Their skepticism extends to religion, too, and there is a strong current of atheism in the skeptical movement. I don't like this either. How intelligent can people be when they miss the whole point of the universe -- God? I find that most people who reject God either have axes to grind with the religions they grew up in, can't distinguish between being spiritual and being "religious," or simply have some goofy caricature of God that I don't believe in either.

The whole implication is that our ancient ancestors were a pack of nitwits because they accepted things like God, "life after death," spirits, angels or whatever as "givens," and pursued science and philosophy in the direction of what they didn't know: Things like the nature of the human mind and how we can get along with each other. Our ancestors knew that God and the paranormal not only exist but are intimately entwined with our own existence.

The fact is that we know almost nothing for sure about our world or ourselves. Every answer science brings us has 10 more questions trotting along behind it. The fact is that nobody, no matter how many degrees they may have after their names, has any right to a closed mind.

So, to the superskeptics, I say, "Get over it!" We're the philosophical freaks of human history. Our ancestors knew. We have chosen to forget, perhaps because it's very comforting to think that our little laws and assumptions put us, at least to some extent, in control of our world. To the superskeptics I say, "You're the ones with the problem. The burden of proof is on you."
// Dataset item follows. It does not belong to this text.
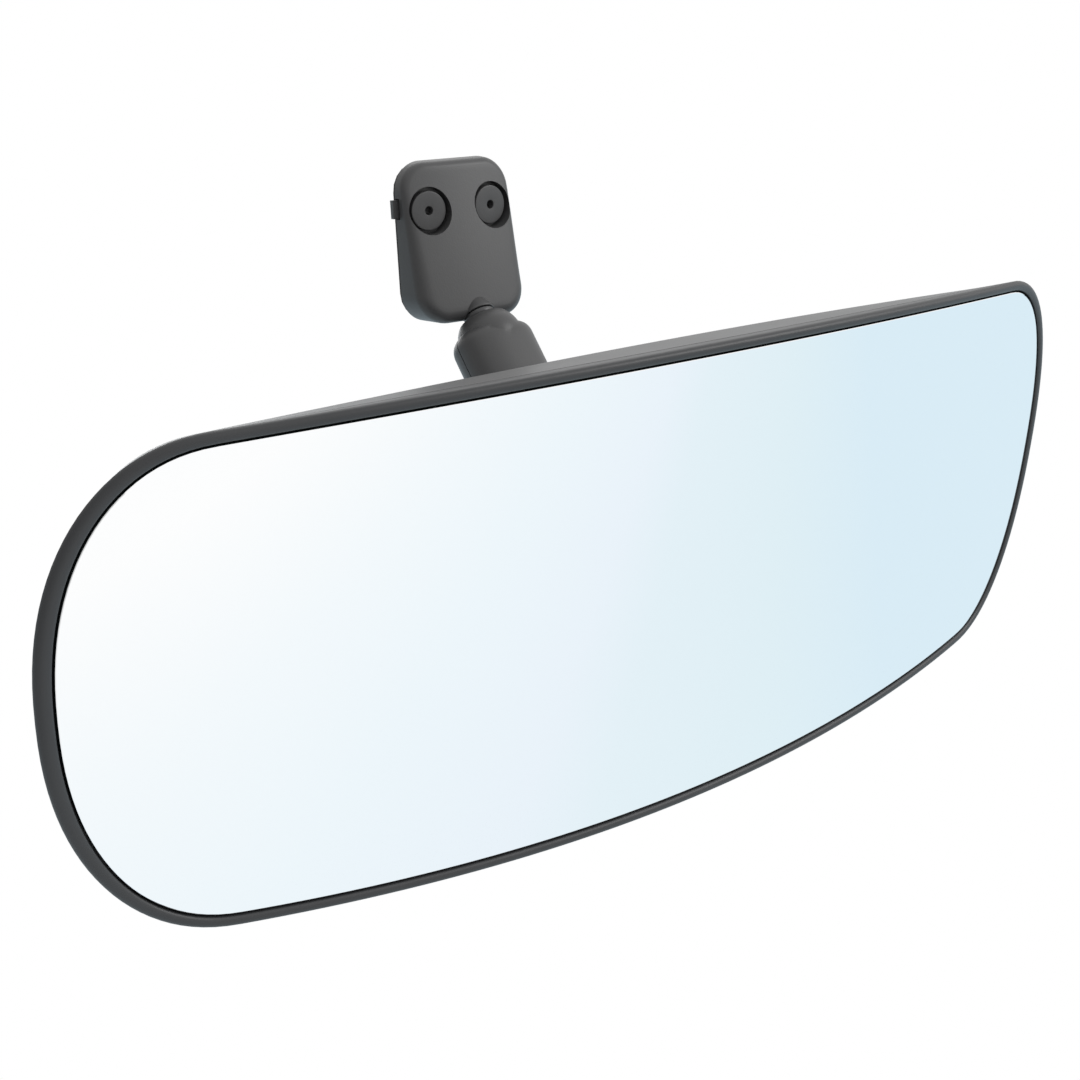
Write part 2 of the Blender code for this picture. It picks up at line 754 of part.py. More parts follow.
def stud_place(shape):
    """Stands a shape made about the upper ball, with its neck along +Z, at the upper ball."""
    return moved(shape, turn=(-ARM_LEAN, 0, 0), by=UPPER_BALL)


SPOUT_LOW = 8.4
STUD_END = 13.6


def make_cover():
    """The base moulding: a wedge, hollow above, solid below round the stud."""
    rings = [flat_loop(0, COVER_BACK)]
    steps = 4
    for i in range(steps + 1):
        a = 0.5 * math.pi * i / steps
        inset = BASE_DRAFT + BASE_FILLET * (1 - math.cos(a))
        rings.append(fillet_loop(inset, 1 - math.sin(a)))
    cover = make_object("base_cover", loft(rings), black_plastic())
    spout = [
        (0, SPOUT_LOW),
        (4.3, SPOUT_LOW),
        (4.6, SPOUT_LOW + 0.4),
        (4.3, SPOUT_LOW + 1.6),
        (3.9, SPOUT_LOW + 2.6),
        (3.0, SPOUT_LOW + 3.6),
        (1.5, SPOUT_LOW + 4.2),
        (0, SPOUT_LOW + 4.4),
    ]
    fuse(cover, "spout", stud_place(lathe(spout)))
    cut(cover, "plate_pocket", loft([flat_loop(BASE_WALL, 1), flat_loop(BASE_WALL, POCKET_DEPTH)]))
    rings = [flat_loop(BASE_WALL + 0.5, -1, BLOCK_TOP), base_loop(BASE_WALL + 1.5, BASE_WALL, BLOCK_TOP)]
    hollow = tool("hollow", loft(rings), cover)
    for side in (-1, 1):
        cut(hollow, f"boss_{side}", at_fastener(rod(RECESS_RADIUS + 1.2, -20, 6, ROUND), side))
    boolean(cover, hollow, "DIFFERENCE")
    ear = BASE_HALF_WIDTH + 3
    low = (-ear, POCKET_DEPTH - 0.15, EAR_HEIGHT - EAR_HALF_HEIGHT - GAP)
    cut(cover, "ear_notch", block(low, (ear, 1, EAR_HEIGHT + EAR_HALF_HEIGHT + GAP)))
    for side in (-1, 1):
        cut(cover, f"recess_{side}", at_fastener(rod(RECESS_RADIUS, -SEAT_DEPTH, 6, 28), side))
        cut(cover, f"bore_{side}", at_fastener(rod(4.1, -20, 6, 24), side))
    cut(cover, "neck_room", stud_place(rod(NECK_FLARE + GAP + 0.1, 2, SPOUT_LOW, ROUND)))
    cut(cover, "stud_bore", stud_place(rod(2.9, SPOUT_LOW - 1, STUD_END + GAP, 24)))
    screw_z = UPPER_BALL.z + 12.0 * math.cos(math.radians(ARM_LEAN))
    screw = moved(rod(1.8, -9.0, 2, SMALL_ROUND), (-90, 0, 0), (0, 0, screw_z))
    cut(cover, "set_screw_bore", screw)
    grub = lathe([(0, -4.4), (0.8, -4.4), (0.8, -3.5), (1.5, -3.5), (1.5, -6.0), (1.0, -6.5), (0, -6.5)], 16)
    make_object("stud_set_screw", moved(grub, (-90, 0, 0), (0, 0, screw_z)), steel())
    return cover


def make_plate_and_gasket():
    """The steel plate behind the cover, with an ear at each side, and the rubber pad behind it."""
    rim = BASE_WALL + 0.4
    plate = make_object("backing_plate", loft([flat_loop(rim, PLATE_BACK), flat_loop(rim, PLATE_FRONT)]), steel())
    reach = BASE_HALF_WIDTH + EAR_REACH
    low = (-reach, PLATE_FRONT + 0.1, EAR_HEIGHT - EAR_HALF_HEIGHT)
    fuse(plate, "ears", block(low, (reach, PLATE_BACK - 0.1, EAR_HEIGHT + EAR_HALF_HEIGHT)))
    gasket = make_object("mount_gasket", loft([flat_loop(0.6, 0), flat_loop(0.6, -GASKET_THICK)]), rubber())
    for side in (-1, 1):
        for target in (plate, gasket):
            cut(target, f"{target.name}_hole_{side}", at_fastener(rod(3.1, -20, 6, 24), side))


def make_fasteners():
    """Hollow rivets with a wide flat head, each through a steel sleeve, their tails set behind the panel."""
    for side, label in ((-1, "left"), (1, "right")):
        place, splay = fastener_frame(side)
        to_back = -place[1] / math.cos(math.radians(splay))
        head_low = -SEAT_DEPTH + GAP
        head_top = head_low + HEAD_DISC_THICK
        tail_low = -(to_back + 2.4)
        tail_end = tail_low - 3.2
        profile = [
            (1.0, tail_end),
            (2.6, tail_end),
            (3.4, tail_end + 0.9),
            (3.4, tail_low - 0.8),
            (RIVET_RADIUS, tail_low),
            (RIVET_RADIUS, head_low),
            (HEAD_DISC_RADIUS, head_low),
            (HEAD_DISC_RADIUS, head_top - 0.3),
            (HEAD_DISC_RADIUS - 0.3, head_top),
            (1.0, head_top),
        ]
        make_object(f"rivet_{label}", at_fastener(lathe(profile), side), steel())
        sleeve_low = -(to_back + POCKET_DEPTH) + 0.6
        sleeve = tube(RIVET_RADIUS + GAP, 3.8, sleeve_low, -SEAT_DEPTH, 24)
        make_object(f"rivet_sleeve_{label}", at_fastener(sleeve, side), steel())


def make_upper_stud():
    """Ball, neck and knurled shank, held in the base by the set screw."""
    top_angle = math.degrees(math.asin(NECK_RADIUS / BALL_RADIUS))
    ball = [(r, z) for r, z in arc(BALL_RADIUS, 180, top_angle, 9)][1:]
    profile = [
        (0, -BALL_RADIUS),
        *ball,
        (NECK_RADIUS, BALL_RADIUS),
        (NECK_FLARE, BALL_RADIUS + 1.2),
        (NECK_FLARE, SPOUT_LOW - GAP),
        (2.6, SPOUT_LOW - GAP),
        (2.6, STUD_END - 0.6),
        (2.0, STUD_END),
        (0, STUD_END),
    ]
    return make_object("upper_ball_stud", lathe(profile), steel(), at=UPPER_BALL, turn=(-ARM_LEAN, 0, 0))


# ---- assembly

def main():
    clear_scene()
    make_cover()
    make_plate_and_gasket()
    make_fasteners()
    make_upper_stud()

    arm_pivot = empty("arm_pivot", UPPER_BALL, (-ARM_LEAN, 0, 0))
    arm_half("arm_front_half", -1, arm_pivot)
    arm_half("arm_rear_half", 1, arm_pivot)
    make_clamp(arm_pivot)
    ring_cup("upper_ball_cup", arm_pivot)
    seat_cup("upper_ball_seat", arm_pivot)

    lean = math.radians(ARM_LEAN)
    lower_ball = UPPER_BALL - ARM_LENGTH * Vector((0, math.sin(lean), math.cos(lean)))
    mirror_pivot = empty("mirror_pivot", lower_ball, (HEAD_TILT, 0, 0))
    ring_cup("lower_ball_cup", mirror_pivot, turn=(90, 0, 0))
    seat_cup("lower_ball_seat", mirror_pivot, turn=(90, 0, 0))
    make_glass(mirror_pivot)
    make_pad(mirror_pivot)
    make_carrier(mirror_pivot)
    make_bezel(mirror_pivot)
    make_housing(mirror_pivot)
    make_bracket(mirror_pivot)
    make_bracket_screws(mirror_pivot)
    make_lower_stud(mirror_pivot)
    make_collar(mirror_pivot)


main()
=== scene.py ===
import json
import math

import bmesh
import bpy
from mathutils import Matrix, Vector


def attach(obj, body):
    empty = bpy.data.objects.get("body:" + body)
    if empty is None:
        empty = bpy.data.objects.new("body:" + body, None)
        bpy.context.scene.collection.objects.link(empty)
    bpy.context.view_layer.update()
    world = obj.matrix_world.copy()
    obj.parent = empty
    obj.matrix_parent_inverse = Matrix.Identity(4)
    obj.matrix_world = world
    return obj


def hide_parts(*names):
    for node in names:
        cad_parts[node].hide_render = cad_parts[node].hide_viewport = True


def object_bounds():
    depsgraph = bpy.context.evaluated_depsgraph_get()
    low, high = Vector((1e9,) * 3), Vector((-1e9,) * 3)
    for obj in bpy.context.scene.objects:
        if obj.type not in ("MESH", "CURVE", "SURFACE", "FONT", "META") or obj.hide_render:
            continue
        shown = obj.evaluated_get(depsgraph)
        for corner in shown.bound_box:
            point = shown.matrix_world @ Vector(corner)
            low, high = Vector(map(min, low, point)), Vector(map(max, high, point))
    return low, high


# Interior rearview mirror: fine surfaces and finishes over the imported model. Lengths are in millimetres.
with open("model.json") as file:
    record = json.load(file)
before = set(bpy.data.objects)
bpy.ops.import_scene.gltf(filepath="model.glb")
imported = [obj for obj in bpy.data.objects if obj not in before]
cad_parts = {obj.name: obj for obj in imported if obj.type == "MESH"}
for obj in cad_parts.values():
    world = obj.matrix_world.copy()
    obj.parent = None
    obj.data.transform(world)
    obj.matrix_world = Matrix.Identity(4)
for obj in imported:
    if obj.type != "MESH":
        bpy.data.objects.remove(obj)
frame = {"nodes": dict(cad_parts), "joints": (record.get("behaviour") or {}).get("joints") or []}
cadLow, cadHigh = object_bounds()
print("frame loaded:", len(frame["nodes"]), "nodes")

mm = 0.001
gap = 0.3                     # clearance between neighbouring pieces
tiny = 1e-6                   # lengths below this count as nothing
weld = 1e-5                   # points closer than this are one
sceneNow = bpy.context.scene


camera = {
    "place": (-0.2289, -0.3468, 0.0349),
    "right": (0.7967, -0.6029, -0.0415),
    "up": (0.213, 0.2158, 0.9529),
    "forward": (0.5656, 0.7681, -0.3004),
    "lens": 50.0, "sensor": 36.0, "near": 0.01, "far": 60.0,
}


def makeCamera():
    data = bpy.data.cameras.new("studioCamera")
    data.lens = camera["lens"]
    data.sensor_width = camera["sensor"]
    data.clip_start = camera["near"]
    data.clip_end = camera["far"]
    view = bpy.data.objects.new("studioCamera", data)
    bpy.context.collection.objects.link(view)
    r, u, f, p = (Vector(camera[k]) for k in ("right", "up", "forward", "place"))
    rows = [(r[i], u[i], -f[i], p[i]) for i in range(3)]
    view.matrix_world = Matrix(rows + [(0, 0, 0, 1)])
    sceneNow.camera = view


makeCamera()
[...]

As with any other belief system, skepticism and its brand of established science is a matter of faith. And all of us believe what we want to believe. It's human nature.
The true skeptic is open to ALL possibilities and, yes, ALL impossibilities. But until we achieve that kind of objectivity, we're stuck with that true principal of modern superskepticism: For the believer, no proof is required. For the unbeliever, no proof is sufficient.